Using the material below, print the line that contains "Reconstruct the object", the line that contains "from build123d import *", and every line in between, exactly and nothing else.

Records contained in a dataset
╭──
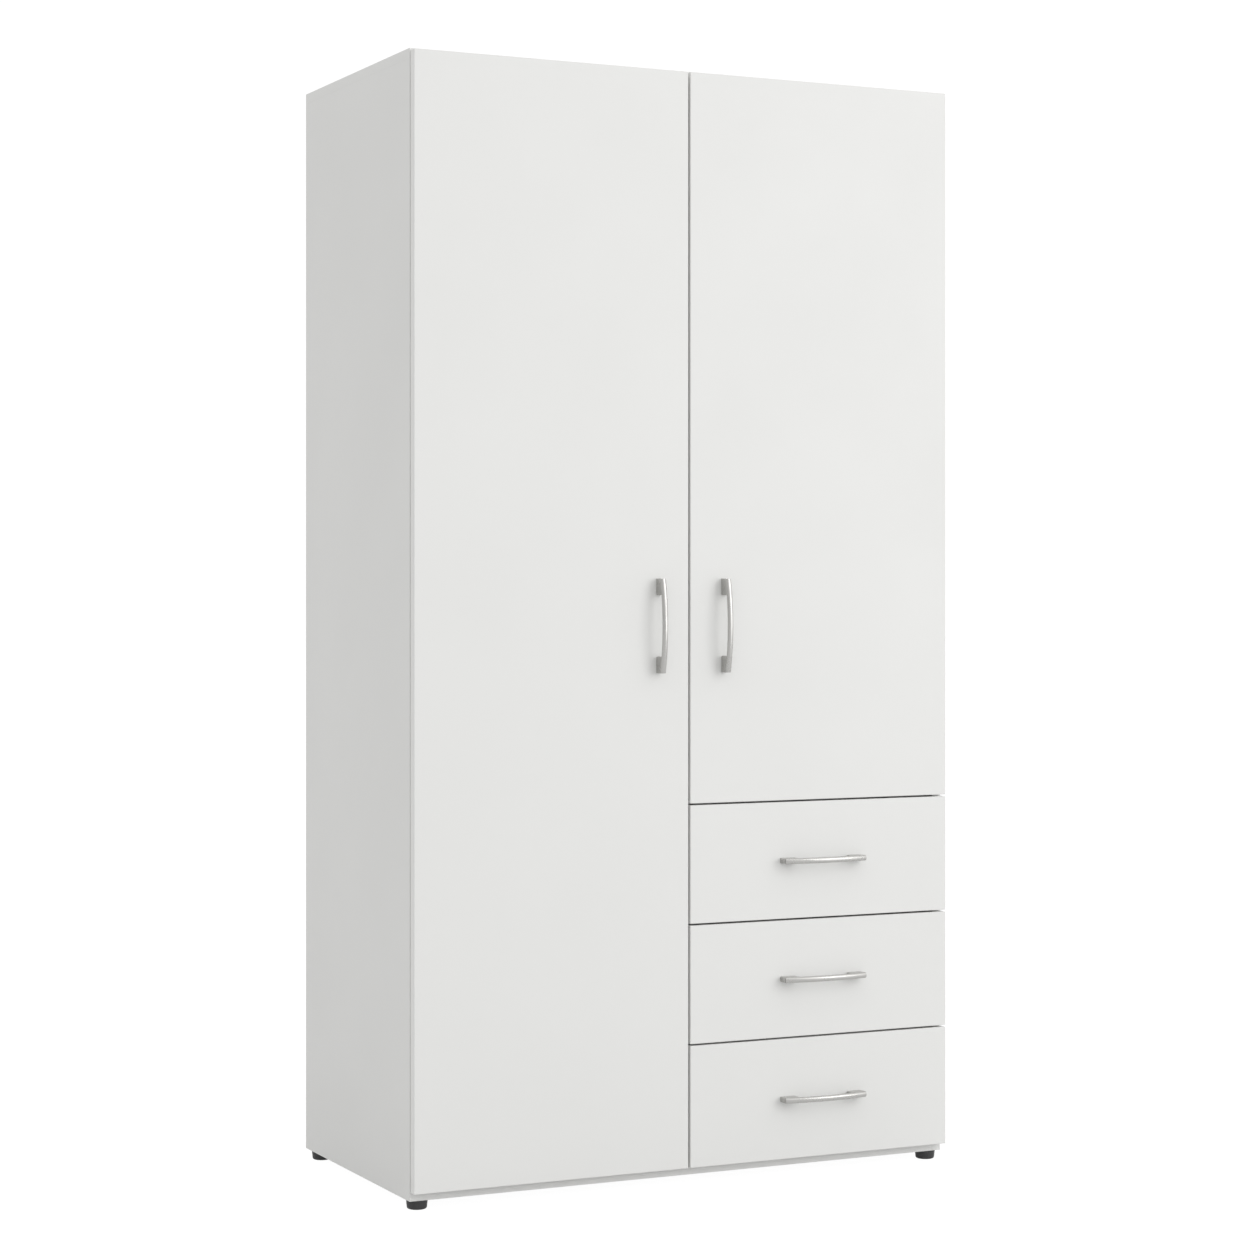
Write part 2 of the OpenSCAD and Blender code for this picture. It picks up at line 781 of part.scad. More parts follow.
module hinge_cup() {
    rim_w = 0.5;
    wing_w = 12;
    wing_z = 28;
    wing_u = cup_in - pole_in + cup_screw_v;
    cup_u = cup_in - pole_in;
    floor_v = pole_v - cup_depth;
    difference() {
        union() {
            along_y([cup_u, floor_v + fit, 0]) cylinder(d = cup_d - 2 * fit, h = cup_depth - fit);
            along_y([cup_u, pole_v, 0]) cylinder(d = cup_d + 2 * rim_w, h = cup_flange);
            block([wing_u - wing_w / 2, pole_v, -wing_z],
                  [wing_u + wing_w / 2, pole_v + cup_flange, wing_z]);
        }
        along_y([cup_u, floor_v + fit + cup_wall, 0])
            cylinder(d = cup_d - 2 * fit - 2 * cup_wall, h = cup_depth + 2 * cut);
        for (dz = [-1, 1]) along_y([wing_u, pole_v - cut, dz * cup_screw_z])
            cylinder(d = screw_d, h = cup_flange + 2 * cut);
    }
    pin_far = cup_u - cup_pivot[0] + pivot_d / 2;
    pin_half = sqrt(pow(cup_d / 2 - fit, 2) - pow(pin_far, 2)) - fit;
    translate([cup_pivot[0], cup_pivot[1], -pin_half]) cylinder(d = pivot_d, h = 2 * pin_half);
}

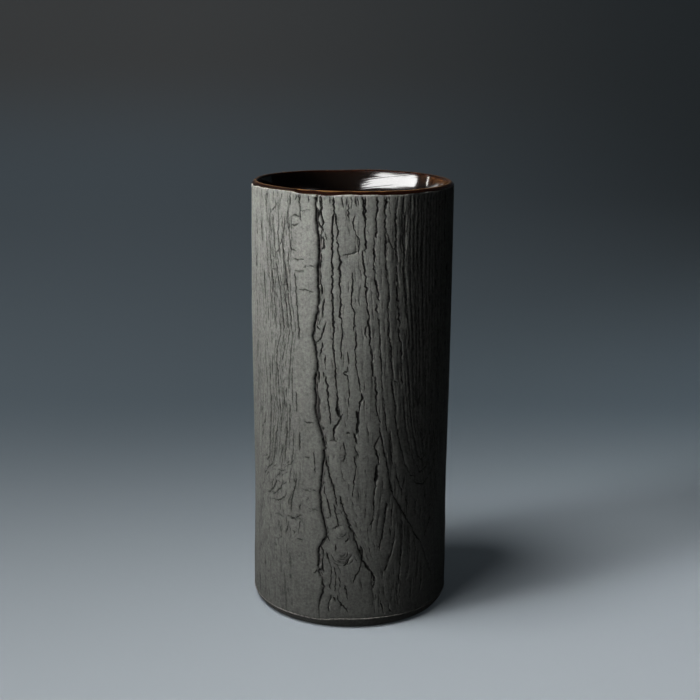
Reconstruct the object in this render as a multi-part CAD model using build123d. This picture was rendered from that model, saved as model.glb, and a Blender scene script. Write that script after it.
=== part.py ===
"""Slab-built stoneware vase: a straight black cylinder with a lapped seam and a dark glossy lining.

A potter makes it from two slabs of black clay. The wall slab is wrapped into a tube, and its two ends
are cut to a scarf and lapped, with a layer of joining slip between them. The tube stands on a round base
slab, whose edge is bevelled under. A roll of soft clay fills the inside corner. The glaze is poured in
and out again, so it lies in three coats: on the floor, up the wall, and over the bevelled lip.

The vase stands on z = 0 with its axis on Z. The seam faces -Y, a little towards -X. Sizes are in mm.
"""

import os
from math import acos, cos, degrees, radians, sin, sqrt

from build123d import *

# Overall size
rim_diameter = 100.0
vase_height = 217.0

# Clay
wall_thickness = 4.4
base_thickness = 4.4
base_bevel = 2.4  # how far the base slab's edge draws in towards the foot
slip_thickness = 0.4  # joining slip, in the seam and under the wall
coil_size = 5.0  # roll of clay in the inside corner, along the floor and up the wall
coil_dish = 0.9  # how deep the finger that pressed it in left it hollow

# Lip: the wall thins up to it from inside, then an inner round, a narrow flat crest and an outward bevel
thinning_height = 13.5
lip_round = 0.5
crest_width = 0.4
bevel_width = 1.7
bevel_height = 2.2

# Glaze
glaze_thickness = 0.5
glaze_end_thickness = 0.2  # blunt lower end of the coat over the lip
glaze_end_share = 0.9  # how far down the bevel that coat runs

# Seam, seen from outside: the left end of the slab lies over the right one
seam_angle = -16.4  # degrees round from -Y, positive towards +X
scarf_angle = 45.0  # degrees between the scarf cut and the wall's surface
lap_height = 0.9  # how proud the upper end stands at the seam
lap_spread = 32.0  # degrees round the wall over which it sinks back
lap_round = 1.2  # rounding of the upper end's edge
crease_depth = 1.1  # open crease where the two ends meet
crease_floor = 0.2  # how much wider the crease's floor is than the slip that comes out there
crease_worn_width = 0.6  # how much further the lower end's edge is worn back than its scarf

# The wall isn't quite straight, and neither is the seam
wall_swell = 0.4
seam_sway_width = 3.0
# Places up the wall, each as shares of the stock's height, of wall_swell and of seam_sway_width
wall_shares = [
    (0.0, 0.8, 0.2),
    (0.07, 1.0, 0.45),
    (0.14, 0.3, 0.0),
    (0.21, -0.4, 1.0),
    (0.28, -0.5, 0.2),
    (0.38, 0.0, 0.85),
    (0.5, 0.3, -0.65),
    (0.64, 0.4, -0.95),
    (0.79, 0.2, -0.2),
    (0.91, 0.0, -0.7),
    (1.0, 0.0, -0.7),
]

# Long open cracks that the grain and the drying left in the wall
crack_width = 1.2
crack_depth = 1.0
crack_end_share = 0.35  # how much of that depth is left at a crack's ends
# Each crack from the top down, as degrees round from -Y and shares of the vase's height
crack_shares = [
    [(-10, 0.97), (-10.8, 0.87), (-10.3, 0.77), (-9.7, 0.65), (-8, 0.56), (-6.3, 0.51)],
    [(-9.7, 0.343), (-5.7, 0.304), (-1.1, 0.263), (3, 0.217), (7, 0.17)],
    [(0.2, 0.816), (-0.2, 0.765), (1.3, 0.7), (2.6, 0.64), (5, 0.562), (3.9, 0.49)],
    [(6.9, 0.97), (7, 0.885), (7.7, 0.8), (9, 0.724), (10.3, 0.664), (11.6, 0.604)],
    [(13, 0.585), (14, 0.52), (17.2, 0.456), (20.6, 0.39), (23.4, 0.334), (30.4, 0.28)],
    [(34, 0.255), (38.4, 0.228), (45.8, 0.184), (51.6, 0.134)],
    [(15.1, 0.415), (15.1, 0.364), (13.8, 0.32), (12.8, 0.267)],
    [(17.9, 0.97), (18, 0.87), (19.7, 0.793), (20.1, 0.72), (22.2, 0.627), (25.8, 0.484)],
    [(24.2, 0.963), (23.8, 0.885), (25.3, 0.783), (26.6, 0.7), (29.1, 0.58)],
    [(27.7, 0.442), (30.9, 0.4), (36.1, 0.36)],
    [(25.4, 0.203), (22.9, 0.168), (20.5, 0.143)],
    [(20.1, 0.276), (18.3, 0.219), (17.1, 0.194)],
    [(53.9, 0.267), (53.1, 0.24), (49.6, 0.21)],
    [(32.4, 0.97), (32.8, 0.857), (34.4, 0.737), (37.9, 0.52)],
    [(41.8, 0.97), (41.9, 0.82), (43.1, 0.71), (44.1, 0.62)],
    [(49.7, 0.97), (50.5, 0.737), (51, 0.516)],
    [(62, 0.97), (62.3, 0.82), (62.9, 0.664)],
    [(77, 0.94), (80, 0.79), (76, 0.6), (81, 0.44), (78, 0.29)],
    [(92, 0.97), (90, 0.85), (94, 0.69), (91, 0.55)],
    [(94, 0.48), (97, 0.36), (94, 0.23), (98, 0.12)],
    [(107, 0.95), (108, 0.79), (105, 0.64), (108, 0.5), (104, 0.35), (106, 0.21)],
    [(120, 0.91), (118, 0.76), (122, 0.62), (120, 0.47)],
    [(122, 0.4), (120, 0.27), (123, 0.14)],
    [(136, 0.96), (137, 0.78), (140, 0.6), (146, 0.43)],
    [(130, 0.67), (135, 0.39), (145, 0.25)],
    [(165, 0.95), (163, 0.77), (160, 0.59), (154, 0.43)],
    [(171, 0.67), (165, 0.4), (156, 0.25)],
    [(179, 0.96), (177, 0.81), (181, 0.65), (178, 0.48), (182, 0.32), (180, 0.17)],
    [(193, 0.94), (195, 0.79), (192, 0.65), (196, 0.52)],
    [(197, 0.45), (194, 0.3), (197, 0.15)],
    [(208, 0.96), (206, 0.83), (210, 0.67), (208, 0.5), (211, 0.34), (209, 0.19)],
    [(223, 0.93), (224, 0.77), (221, 0.62), (224, 0.47)],
    [(226, 0.4), (223, 0.27), (226, 0.13)],
    [(238, 0.96), (236, 0.81), (240, 0.64), (236, 0.47), (239, 0.31)],
]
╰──
SOLVED EXERCISE:
Reconstruct the object in this render as a multi-part CAD model using build123d. This picture was rendered from that model, saved as model.glb, and a Blender scene script. Write that script after it.
=== part.py ===
"""Slab-built stoneware vase: a straight black cylinder with a lapped seam and a dark glossy lining.

A potter makes it from two slabs of black clay. The wall slab is wrapped into a tube, and its two ends
are cut to a scarf and lapped, with a layer of joining slip between them. The tube stands on a round base
slab, whose edge is bevelled under. A roll of soft clay fills the inside corner. The glaze is poured in
and out again, so it lies in three coats: on the floor, up the wall, and over the bevelled lip.

The vase stands on z = 0 with its axis on Z. The seam faces -Y, a little towards -X. Sizes are in mm.
"""

import os
from math import acos, cos, degrees, radians, sin, sqrt

from build123d import *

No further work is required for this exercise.